In Taipei on August 16, 2011 at 1:05 am

— What does it take to find some goddamn bagels in this goddamn city? Some high-density carbohydrates that don’t have to be cooked? Something for the camper in us? How much is it to ask?

— Yes.

— It is.

— Yes. I think NT$350 is still too much to pay.

— I doubt it though. These are lunch bagel places. Not bagel bagel places.

— You have to.

— You’ve got to be able to buy them in bulk. You’ve got to.

— Something like NT$35.

— And this Magic place for…what?

— NT$48 each.

— Well our options are then New York Bagels…for how much?

— Nope. They don’t have it. Even here. Just that sweet Taiwanese bread.

Day 353 (Grandma/Cathy)

In Taipei on August 5, 2011 at 11:49 pm

It is ten in the morning and here is this young Taiwanese woman with whom I teach. She is a good presence because she isn’t yet entirely jaded by the job. She likes kids at their best and hates them at their worst, like me. We are sort of on the same page, even if it is not the same book.

She brushes by me as we sort out the beginning of the cramped class. The lesson has not started yet and I am still perceiving elements with some clarity. What I sense as she has passed is a distinct, amber cloud that follows her. Do you know what that cloud is? My grandma’s perfume.

I want to tell her this, but I don’t know if she will think of it as a compliment.
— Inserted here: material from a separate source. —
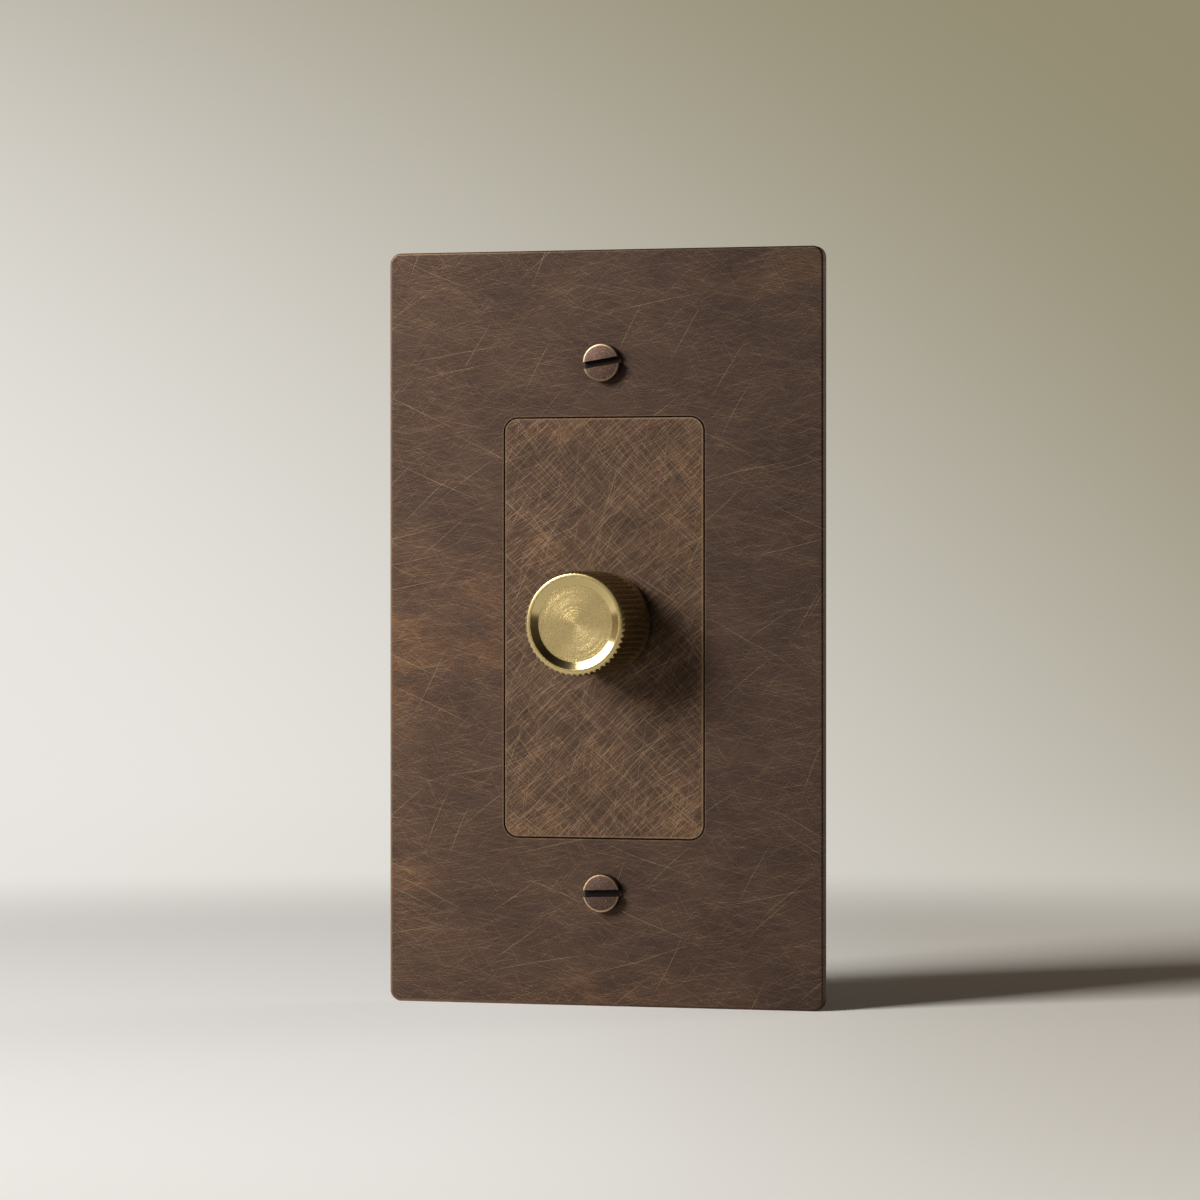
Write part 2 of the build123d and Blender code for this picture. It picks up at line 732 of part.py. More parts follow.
fixed_contacts.part.label = "fixed_contacts"
export_step(fixed_contacts.part, "parts/fixed_contacts.step")

# Return spring: a coil between the moving contact and the switch floor
spring_start = bridge_back + spring_wire / 2 + touch_gap
spring_height = switch_floor - spring_wire - 2 * touch_gap - bridge_back
with BuildPart() as return_spring:
    with BuildLine() as coil:
        spring_pitch = spring_height / spring_turns
        spring_base = (0, spring_start, axis_rise)
        Helix(spring_pitch, spring_height, spring_radius, center=spring_base, direction=(0, 1, 0))
    with BuildSketch(Plane(origin=coil.line @ 0, z_dir=coil.line % 0)):
        Circle(spring_wire / 2)
    sweep(path=coil.line, is_frenet=True)

return_spring.part.label = "return_spring"
export_step(return_spring.part, "parts/return_spring.step")

# Front cover: a moulded plate behind the strap, with lips inside the housing's walls and
# three posts that hold the terminal clamps on their seats
lip_end = cover_back + cover_lip_depth
lip_x = inner_half_width - cover_lip_room
lip_z = inner_half_height - cover_lip_room
lip_half_x = column_x - column_radius - component_gap
lip_half_z = column_z - column_radius - component_gap
screw_hole = housing_screw_diameter / 2 + housing_screw_room
triac_hole_line = triac_top - triac_hole_drop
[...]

Even though I would tell her how much she should.

Day 352 (The Customer is Always Right)

In Taipei on August 5, 2011 at 11:13 pm

The song plays where they are saying in Chinese to politely get the hell out of the store. There is even a bye-bye mixed in for us foreign shoppers.
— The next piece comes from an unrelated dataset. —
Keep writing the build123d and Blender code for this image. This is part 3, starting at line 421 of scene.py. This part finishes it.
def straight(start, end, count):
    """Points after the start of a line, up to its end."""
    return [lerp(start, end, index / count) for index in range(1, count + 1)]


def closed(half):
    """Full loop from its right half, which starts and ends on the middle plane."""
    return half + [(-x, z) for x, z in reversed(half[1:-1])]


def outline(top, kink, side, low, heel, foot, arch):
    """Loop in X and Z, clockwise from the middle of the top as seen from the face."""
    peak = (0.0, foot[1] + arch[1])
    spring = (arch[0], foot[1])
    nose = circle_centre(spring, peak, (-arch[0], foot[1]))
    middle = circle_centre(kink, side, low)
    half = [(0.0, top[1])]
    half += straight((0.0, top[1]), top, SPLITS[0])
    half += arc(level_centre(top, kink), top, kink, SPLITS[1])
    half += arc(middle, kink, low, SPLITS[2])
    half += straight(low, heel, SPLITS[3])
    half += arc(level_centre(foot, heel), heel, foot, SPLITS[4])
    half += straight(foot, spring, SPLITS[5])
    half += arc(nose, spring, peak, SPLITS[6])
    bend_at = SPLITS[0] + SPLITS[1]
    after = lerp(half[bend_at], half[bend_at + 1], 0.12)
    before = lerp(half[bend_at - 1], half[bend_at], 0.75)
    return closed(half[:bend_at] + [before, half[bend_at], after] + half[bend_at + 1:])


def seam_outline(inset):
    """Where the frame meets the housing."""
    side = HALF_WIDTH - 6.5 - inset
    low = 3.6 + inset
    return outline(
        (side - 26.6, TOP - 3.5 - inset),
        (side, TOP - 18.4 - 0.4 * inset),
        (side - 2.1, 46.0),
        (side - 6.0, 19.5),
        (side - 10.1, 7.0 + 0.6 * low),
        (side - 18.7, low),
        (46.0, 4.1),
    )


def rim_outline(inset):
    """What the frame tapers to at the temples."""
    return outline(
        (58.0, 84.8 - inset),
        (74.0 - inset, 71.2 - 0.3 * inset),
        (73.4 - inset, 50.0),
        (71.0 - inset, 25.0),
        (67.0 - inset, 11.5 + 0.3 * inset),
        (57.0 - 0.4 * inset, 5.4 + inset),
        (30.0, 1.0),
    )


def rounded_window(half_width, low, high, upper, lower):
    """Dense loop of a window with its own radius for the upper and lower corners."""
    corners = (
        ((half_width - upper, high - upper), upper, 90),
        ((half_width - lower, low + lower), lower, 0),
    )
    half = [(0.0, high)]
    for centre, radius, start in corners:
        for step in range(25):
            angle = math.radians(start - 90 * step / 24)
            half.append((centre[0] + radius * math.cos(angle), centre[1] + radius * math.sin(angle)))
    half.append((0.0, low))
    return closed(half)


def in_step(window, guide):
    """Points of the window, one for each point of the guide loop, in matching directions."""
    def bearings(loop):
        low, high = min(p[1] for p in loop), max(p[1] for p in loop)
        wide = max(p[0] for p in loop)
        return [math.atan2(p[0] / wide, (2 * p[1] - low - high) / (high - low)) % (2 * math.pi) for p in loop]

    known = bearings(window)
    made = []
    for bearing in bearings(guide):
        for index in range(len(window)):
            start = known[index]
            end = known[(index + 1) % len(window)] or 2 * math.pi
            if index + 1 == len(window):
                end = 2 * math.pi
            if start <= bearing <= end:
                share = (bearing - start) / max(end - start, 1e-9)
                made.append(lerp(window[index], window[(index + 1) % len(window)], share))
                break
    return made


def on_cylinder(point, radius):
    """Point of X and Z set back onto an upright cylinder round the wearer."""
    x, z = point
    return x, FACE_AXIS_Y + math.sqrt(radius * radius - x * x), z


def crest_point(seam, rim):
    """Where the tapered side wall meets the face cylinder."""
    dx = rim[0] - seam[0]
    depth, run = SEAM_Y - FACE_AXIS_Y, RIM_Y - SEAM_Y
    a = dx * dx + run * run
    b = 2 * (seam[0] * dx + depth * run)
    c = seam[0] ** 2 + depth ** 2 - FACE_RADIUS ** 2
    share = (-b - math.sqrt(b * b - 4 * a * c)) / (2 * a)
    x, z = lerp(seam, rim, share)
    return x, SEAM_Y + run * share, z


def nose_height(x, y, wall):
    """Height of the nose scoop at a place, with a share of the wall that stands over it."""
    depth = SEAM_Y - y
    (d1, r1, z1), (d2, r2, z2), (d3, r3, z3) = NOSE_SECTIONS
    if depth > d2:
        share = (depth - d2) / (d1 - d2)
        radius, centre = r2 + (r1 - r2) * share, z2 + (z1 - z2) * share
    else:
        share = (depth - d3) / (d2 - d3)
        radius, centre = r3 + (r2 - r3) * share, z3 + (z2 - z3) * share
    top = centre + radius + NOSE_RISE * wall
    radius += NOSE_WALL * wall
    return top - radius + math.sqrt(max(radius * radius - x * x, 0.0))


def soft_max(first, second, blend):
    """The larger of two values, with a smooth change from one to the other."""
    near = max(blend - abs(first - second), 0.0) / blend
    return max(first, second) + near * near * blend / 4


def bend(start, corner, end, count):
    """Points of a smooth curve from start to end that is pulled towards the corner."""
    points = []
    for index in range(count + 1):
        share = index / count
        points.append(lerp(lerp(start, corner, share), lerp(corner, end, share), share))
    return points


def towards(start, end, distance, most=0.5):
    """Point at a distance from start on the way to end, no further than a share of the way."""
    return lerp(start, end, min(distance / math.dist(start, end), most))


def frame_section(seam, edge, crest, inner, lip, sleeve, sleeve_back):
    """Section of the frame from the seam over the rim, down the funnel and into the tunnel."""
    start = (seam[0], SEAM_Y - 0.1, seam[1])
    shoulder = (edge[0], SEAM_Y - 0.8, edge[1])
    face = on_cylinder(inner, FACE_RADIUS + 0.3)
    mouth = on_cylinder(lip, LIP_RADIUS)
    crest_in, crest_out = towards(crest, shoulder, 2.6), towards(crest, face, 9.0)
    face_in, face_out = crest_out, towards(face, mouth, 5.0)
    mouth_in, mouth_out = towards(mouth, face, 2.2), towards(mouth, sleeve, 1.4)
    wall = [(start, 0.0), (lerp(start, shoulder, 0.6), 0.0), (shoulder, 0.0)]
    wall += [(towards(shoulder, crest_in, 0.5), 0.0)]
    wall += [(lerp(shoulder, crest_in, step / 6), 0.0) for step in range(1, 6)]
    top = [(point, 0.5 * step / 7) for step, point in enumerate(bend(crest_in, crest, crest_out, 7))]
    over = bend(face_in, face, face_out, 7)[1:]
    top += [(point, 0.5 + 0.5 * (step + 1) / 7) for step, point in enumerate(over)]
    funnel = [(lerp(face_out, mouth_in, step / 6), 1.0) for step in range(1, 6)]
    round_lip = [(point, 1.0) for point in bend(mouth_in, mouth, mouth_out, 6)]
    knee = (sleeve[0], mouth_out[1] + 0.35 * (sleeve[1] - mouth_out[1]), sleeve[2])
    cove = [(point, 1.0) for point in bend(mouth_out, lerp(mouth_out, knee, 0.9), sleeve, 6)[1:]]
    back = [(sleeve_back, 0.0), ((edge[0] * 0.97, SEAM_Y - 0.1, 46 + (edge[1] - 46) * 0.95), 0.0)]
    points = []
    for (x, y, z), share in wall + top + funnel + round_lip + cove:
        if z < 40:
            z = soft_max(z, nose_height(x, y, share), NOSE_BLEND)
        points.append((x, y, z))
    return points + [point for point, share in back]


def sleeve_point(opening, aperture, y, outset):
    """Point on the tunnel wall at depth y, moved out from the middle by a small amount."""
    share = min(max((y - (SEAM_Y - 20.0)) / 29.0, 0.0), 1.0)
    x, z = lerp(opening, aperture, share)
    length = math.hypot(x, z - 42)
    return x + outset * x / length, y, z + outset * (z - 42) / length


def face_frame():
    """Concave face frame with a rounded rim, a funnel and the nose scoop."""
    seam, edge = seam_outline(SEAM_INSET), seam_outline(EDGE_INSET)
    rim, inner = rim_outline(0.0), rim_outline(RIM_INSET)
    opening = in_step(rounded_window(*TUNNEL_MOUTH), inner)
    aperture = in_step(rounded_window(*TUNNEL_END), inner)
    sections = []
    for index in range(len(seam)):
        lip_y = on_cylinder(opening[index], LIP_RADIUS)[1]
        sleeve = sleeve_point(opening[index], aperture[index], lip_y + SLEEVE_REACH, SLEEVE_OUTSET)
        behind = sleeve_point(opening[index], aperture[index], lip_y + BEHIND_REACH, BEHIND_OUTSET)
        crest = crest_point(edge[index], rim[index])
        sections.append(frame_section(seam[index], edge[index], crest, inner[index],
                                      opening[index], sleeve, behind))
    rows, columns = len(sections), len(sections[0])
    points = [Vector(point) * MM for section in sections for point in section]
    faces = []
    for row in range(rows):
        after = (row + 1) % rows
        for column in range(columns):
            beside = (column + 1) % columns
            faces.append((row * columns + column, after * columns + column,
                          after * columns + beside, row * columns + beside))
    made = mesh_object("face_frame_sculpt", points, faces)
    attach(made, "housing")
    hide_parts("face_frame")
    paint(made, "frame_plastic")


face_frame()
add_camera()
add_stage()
On our way out vendors of specialized goods stand at their registers and say a consistent, rote phrase in Chinese and bow so deferentially that we both want to be sick. If it were not so demeaning it would be incredibly funny. Or—wait—is it the other way around?

We are in this mood after crossing a gauntlet of at least twenty of these employees, spread evenly throughout our multi-level exit from the store. When we approach the automatic doors from the department store into the humid, exhausty air. When we see the line of employees between which we will have to pass to go through that door. There must be eight of them.
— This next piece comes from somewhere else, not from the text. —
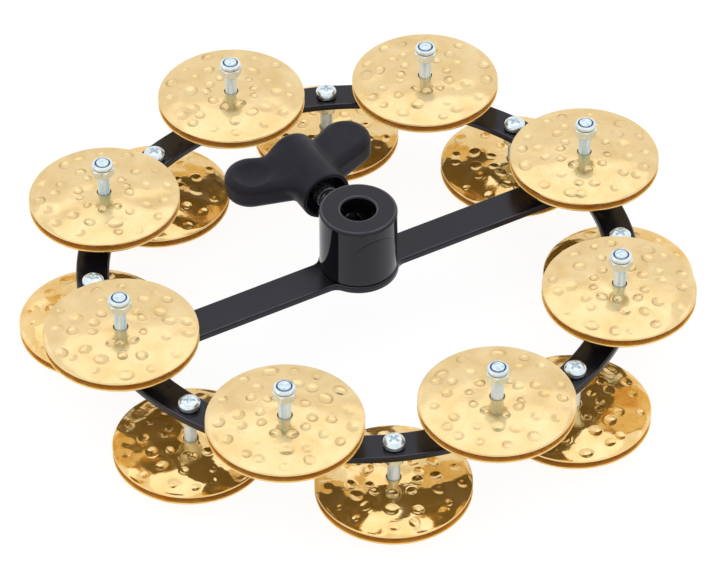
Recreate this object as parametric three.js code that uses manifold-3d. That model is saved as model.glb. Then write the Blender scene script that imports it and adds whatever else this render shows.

Will they? is what we are both wondering.

We accelerate toward the outdoors and the two lines do it in lusty unison: the rote Chinese phrase, almost piercing coming from so many mouths, and the low bow, reminiscent of some strange fascist time when the consumer was the emperor of the whole universe.

Our eyes widen before we have even crossed the threshold. We can barely save our laughs for when we are a respectful distance away.

Day 351 (Frank Becky the Fat Pig by Daniel, Sunny, Loverine, Grace, Nina, and Teacher Dennis)

In Taipei on August 4, 2011 at 10:57 pm

The pig is small. He likes water. His name is Frank Becky. He also likes rainbows. He goes to play with water. He eats some fruit. He throws the fruit in the water, and he plays basketball. He catches the ball and eats the apple in the water while he swims. There is a big fish in the water. Frank Becky eats the big fish! Then he eats the ball. After that, he plays with a robot. The robot plays with the big fat pig. The pig drinks water.


Day 350 (And All That For Only Five Dollars)

In Taipei on August 2, 2011 at 11:11 pm

— Hao le.

No way. Hao le? Meaning finished? The nurse folds the armrest out so I can stand up. The dentist retreats back into his cave. The two nurses speak with animation. I can understand a tiny bit. I think it’s got to be about me.

But that was only five minutes. Ten minutes maximum. A scraper where the teeth meet the gums and a vacuum sucker for the blood. A fountain that knows when it has refilled the cup to the proper level because the cup sits on a miniature scale. Two young nurses that chat with the slightly older dentist as he works. Vacant chairs in transparent cubicles. The rub of the twisting whatever-it-is applier on the surface of my teeth. The gray cat slinking about somewhere.

Then freedom. You may go. That is all.

Welcome to the dentist.

Day 349 (Wang Born in Bookstore)

In Taipei on August 2, 2011 at 11:57 am

I am sitting in the bookstore up against one of the shelves because the seats are taken. I am one of a sizable culture of people who do this, retreat to a universe of books to conduct themselves among happiness for a few hours: sitting on the floor, sitting on a bench, it’s all the same to them.

My legs are straight in front of me trying to be out of the way and I have to pee. It happens every time. When you know there is no bathroom, your bladder starts to poke you from the inside. It is like a little monster bent on keeping you on your toes.

In my lap is my notebook that says on the front, We need to write, otherwise nobody will know who we are. It is open and inside it on the lines I am still getting used to a character named Wang is coming to life, getting married and having good intentions and letting his good intentions slip into bad actions. The guy is blameless really. I thought of him at first as this sycophant-become-tycoon, a meritless man who grows fat and loses all touch with his wife in a spot-on concordance with stereotypes of the rich and powerful.  Then in the bookstore I start writing him and his intentions are different, they aren’t so malicious or blind, they are complicated and trying to be sensible and still leave life fulfilled. Wang ends up at a love motel with a hooker and I end up with this entity in my hands, this character who I didn’t want to create but created himself.

There are books in the store all around and I am sure their authors would talk of themselves being led by the characters, their set plans for them thrown out when the contingencies of living ink began to pop on the paper like tiny springs.